Saturday, January 25, 2014

A Question That Haunts Me


Frankly, Underground Man drove me crazy. I understand that Dostoevsky intentionally didn’t make Underground Man the most likeable character, but I still strongly disliked being inside his head. He was essentially battling Oskar for the number one spot on my “Least Favorite Character” list. Having said that, you can imagine my relief when Gregor came along. Gregor, who is almost selfless to a fault, is a character I can root for.
         This great disparity among the characters we have read about makes me wonder why authors make a character either likeable or unlikeable. This obviously goes far beyond the protagonist/antagonist, hero/villain device. What is the literary value of making a character either likeable or unlikeable?

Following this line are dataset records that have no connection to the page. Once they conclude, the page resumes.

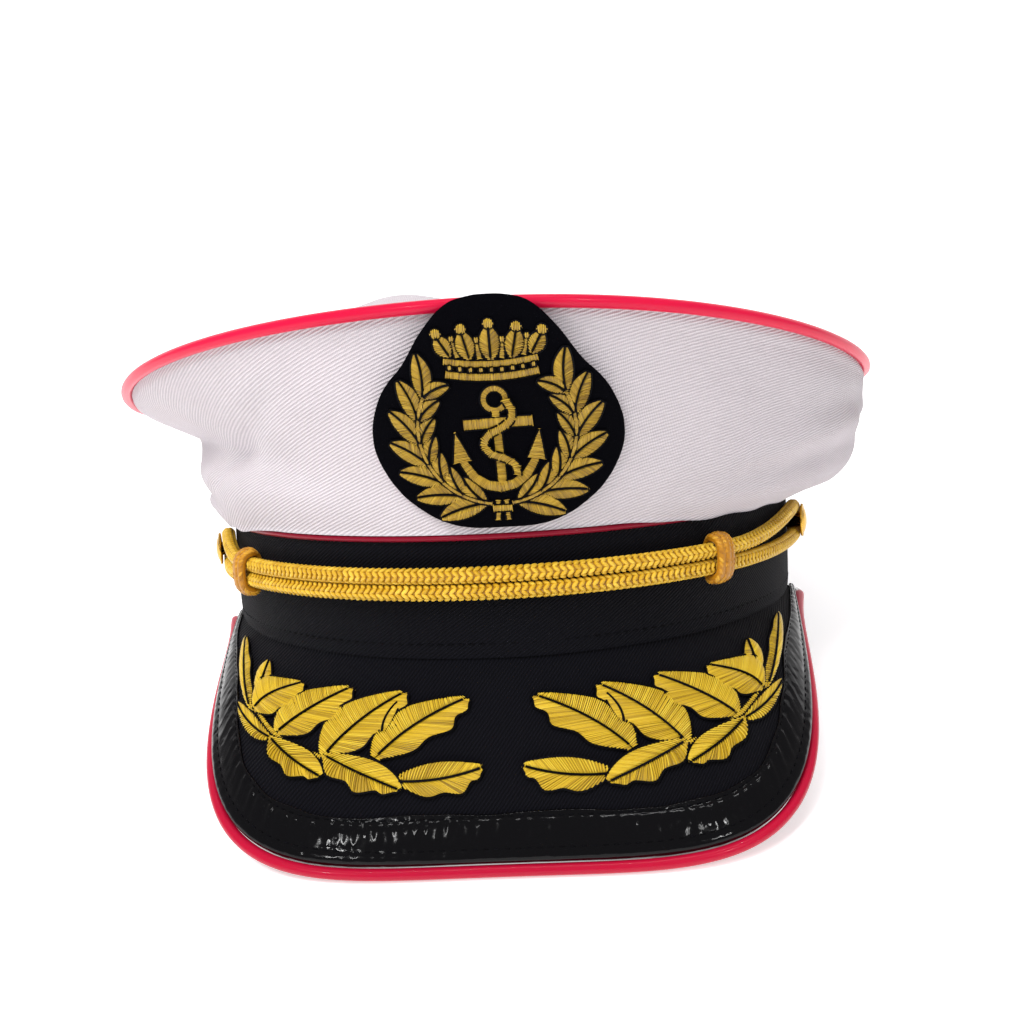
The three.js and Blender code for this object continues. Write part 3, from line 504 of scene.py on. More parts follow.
LOOKS = {
    # Woven cotton: matt, with slanted ribs drawn a little coarser than the real ones so they show; the grooves between
    # the ribs are painted darker as shade.
    "white_twill": twill("white_cotton_twill", "#e2dbdf", "#b8b0b6", 0.85, WHITE_SLANT, 0.3, sheen=0.1),
    "black_twill": twill("black_cotton_twill", "#0f0f16", "#030305", 0.8, BLACK_SLANT, 0.3, sheen=0.03),
    "visor_twill": twill("black_twill_on_visor", "#0e0e15", "#030305", 0.8, VISOR_SLANT, 0.3, sheen=0.03),
    # Calendered PVC: black and wet-looking, with small broken glints on its crinkles.
    "patent_pvc": patent("patent_pvc"),
    # Extruded PVC lit from one end: even red with a glow. The visor's and the seam's copies are painted darker and
    # glow less, as shade; the seam's, under the crown, most.
    "light_tube": lit_tube("red_light_tube", "#c01038", "#ff1c4c", 0.14),
    # Painted shade: a darker copy of the tube, with less glow, for the visor's edge.
    "light_tube_visor_shaded": lit_tube("shaded_visor_light_tube", "#a80e30", "#ff1840", 0.07),
    # Painted shade: the darkest copy of the tube, with the least glow, for the seam under the crown.
    "light_tube_seam_shaded": lit_tube("shaded_seam_light_tube", "#7c0c24", "#c0102c", 0.03),
    # Rayon yarn, braided or sewn in satin stitch: silky gold that changes tone from stitch to stitch.
    "gold_cord": thread_look("gold_rayon_braid", "#956408", "#d0a41c", "#f4cf48"),
    # Painted shade: the knots are the cord's own braid, given a darker copy of its colours.
    "gold_knot_shaded": thread_look("shaded_gold_knot_braid", "#7a4404", "#c88a14", "#f0c040"),
    "gold_thread": thread_look("gold_satin_thread", "#8f6f08", "#d0ac1e", "#e8cc3c"),
    "gold_badge": thread_look("old_gold_satin_thread", "#6e5214", "#b08c1e", "#d2ae38"),
    "black_thread": thread_look("black_sewing_thread", "#030304", "#060609", "#0c0c12", 0.7, 0.0, 0.08),
    # Stamped brass under lacquer, pressed felt, board, moulded ABS, plated steel and cast resin.
    "gold_metal": plain("lacquered_brass", "#d9a93a", 0.24, 1.0, 0.05),
    "black_felt": plain("pressed_black_felt", "#050509", 0.95, 0.0, 0.9, 4.0, spec=0.04),
    "stiffener_card": plain("grey_stiffening_board", "#2c2b2e", 0.85, 0.0, 0.5, 1.5),
    "sweatband_cloth": twill("sweatband_weave", "#26252e", "#111116", 0.9, 0.0, 0.15, False),
    "lining_cloth": twill("lining_weave", "#dedbe0", "#bdb9c2", 0.7, 0.0, 0.1, False),
    "black_plastic": plain("fine_textured_abs", "#1b1b1e", 0.45, 0.0, 0.4, 3.0),
    "cell_steel": plain("plated_steel", "#b9bcc0", 0.28, 1.0, 0.1, 0.6),
    "board_green": plain("solder_masked_board", "#1f6b3a", 0.4, 0.0, 0.1, 1.0, 0.4),
    "clear_resin": plain("clear_led_resin", "#e9e4e6", 0.12, 0.0, 0.02, 1.0, 0.6),
    "lead_insulation": plain("lead_insulation", "#161618", 0.5, 0.0, 0.1, 2.0),
}

for sub in frame["record"]["subparts"]:
    shown = NODES[sub["node"]]
    shown.data.materials.clear()
    shown.data.materials.append(LOOKS[sub["material_slot"]])


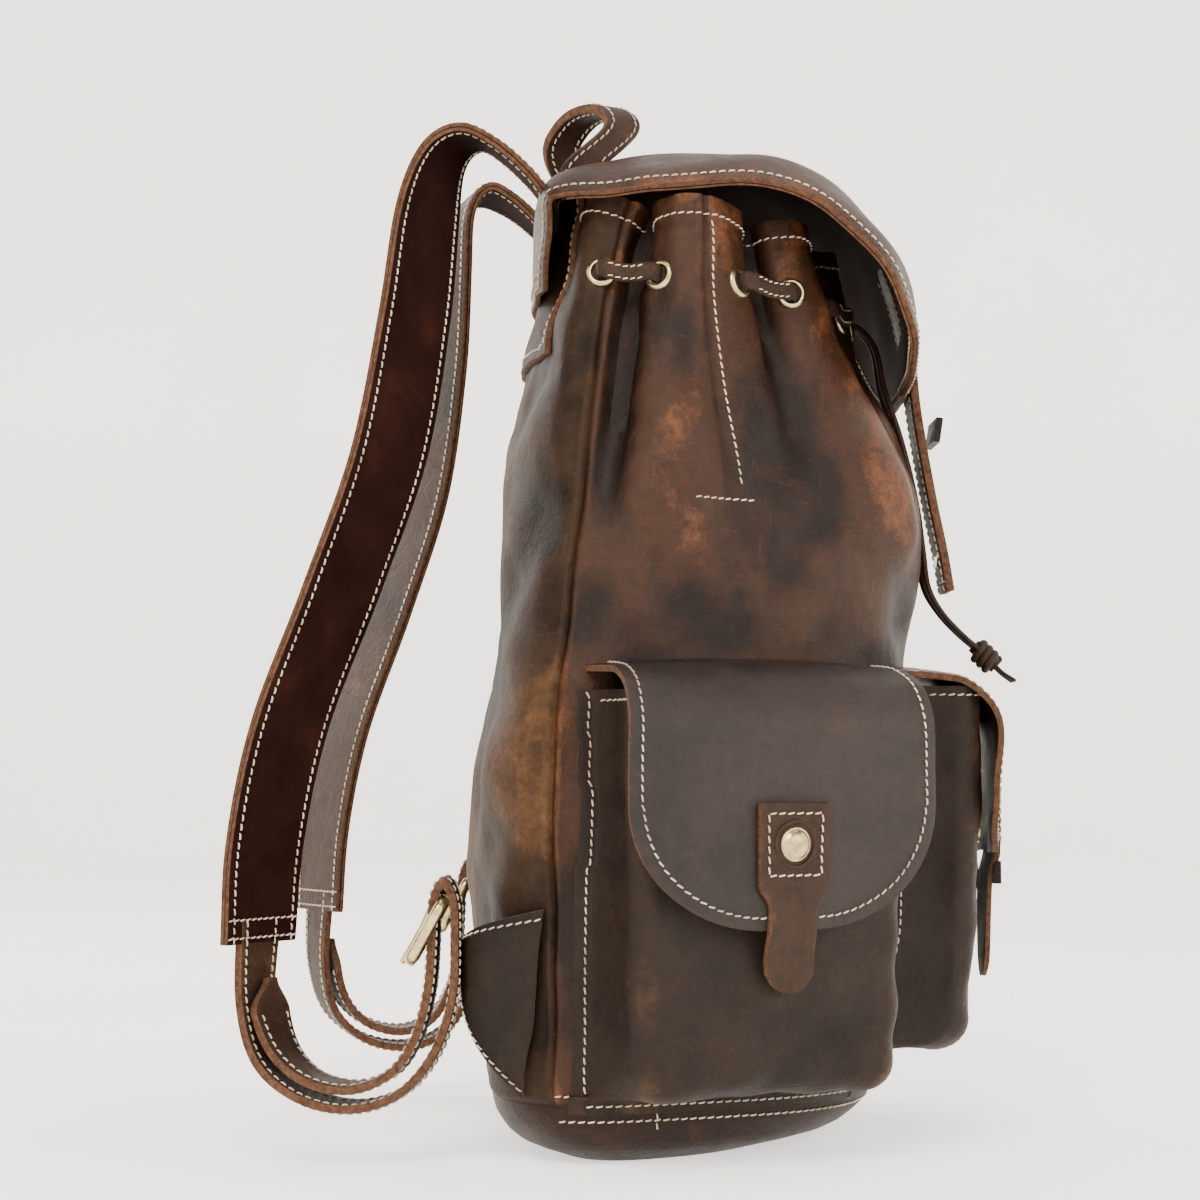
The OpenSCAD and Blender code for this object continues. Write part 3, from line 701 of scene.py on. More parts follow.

You would think this question would have a simple answer, but I personally can’t seem to figure it out. What truly confuses me is why Dostoevsky made Underground Man such an unbearable character, especially since he seems to represent many of Dostoevsky’s own ideals (i.e. his view that humans are not naturally good, freedom to choose is the ultimate goal, and scientific rationalism is the end all). For me, when I don’t like a character and honestly question their mental stability, it makes me less inclined to agree with their opinions on anything really. So why on earth would Dostoevsky use Underground Man to get across so many of his own opinions? My friend, this is the question that haunts me. Unfortunately, I’m about 133 years too late to ask Dostoevsky personally.

5 comments:

Kincy GIbson said...

Its interesting how Mrs. Quinet keeps comparing these characters (Oskar and UM) to middle school students. I can easily see the comparisons: the insecurities of the characters, the awkward stages, and hurting others to bring yourself up. I have to admit that I really need to work on my patience younger people in general, but maybe thats why I dislike the characters so much. They are only concerned with their own well being. Oskar and UM let their insecurities consume them and the reader has to listen to them complain and "find themselves" through it.

Kincy GIbson said...

Its interesting how Mrs. Quinet keeps comparing these characters (Oskar and UM) to middle school students. I can easily see the comparisons: the insecurities of the characters, the awkward stages, and hurting others to bring yourself up. I have to admit that I really need to work on my patience younger people in general, but maybe thats why I dislike the characters so much. They are only concerned with their own well being. Oskar and UM let their insecurities consume them and the reader has to listen to them complain and "find themselves" through it.

Miranda Martinez said...

After reading Kafka, I can't decide whether I'm entirely sympathetic to Gregor's misfortune. While I admire his selflessness, his ignorance/naiveness bothers me. His family constantly takes advantage of him, and he allows them to continue their guilty acts guiltlessly. I suppose I dislike characters who allow themselves to be oppressed. I've always loved novels with heroes/heroines, and I guess I was just disappointed with Gregor's lack of motivation.

Ian Kuehne said...

I think Miranda has a good point. The characters that we sympathize with the most are not just those with good intentions--plenty of antagonists and villains in literature have good intentions--but those with the self-control and good to act positively on them. The Underground Man had some understanding of how people should behave, but in the end he had no control over himself; he gave into every whim and became self-destructively obsessed with trivial things. Gregor is a little more ambiguous: he has immense self-discipline in working for the good of his family, but in some ways he is very weak--he doesn't stand up for himself against his abusive employer or his worthless father.

Joseph D'Amico said...

I did like Gregor more than the Underground Man, but I agree with Ian and Miranda in that he wasn't all that likeable. His selfless attitude melted into servility to such an extent that I couldn't even feel bad for him after a while. When he finally kind of started to act for himself, I couldn't even praise him because he was a bug and dies soon after.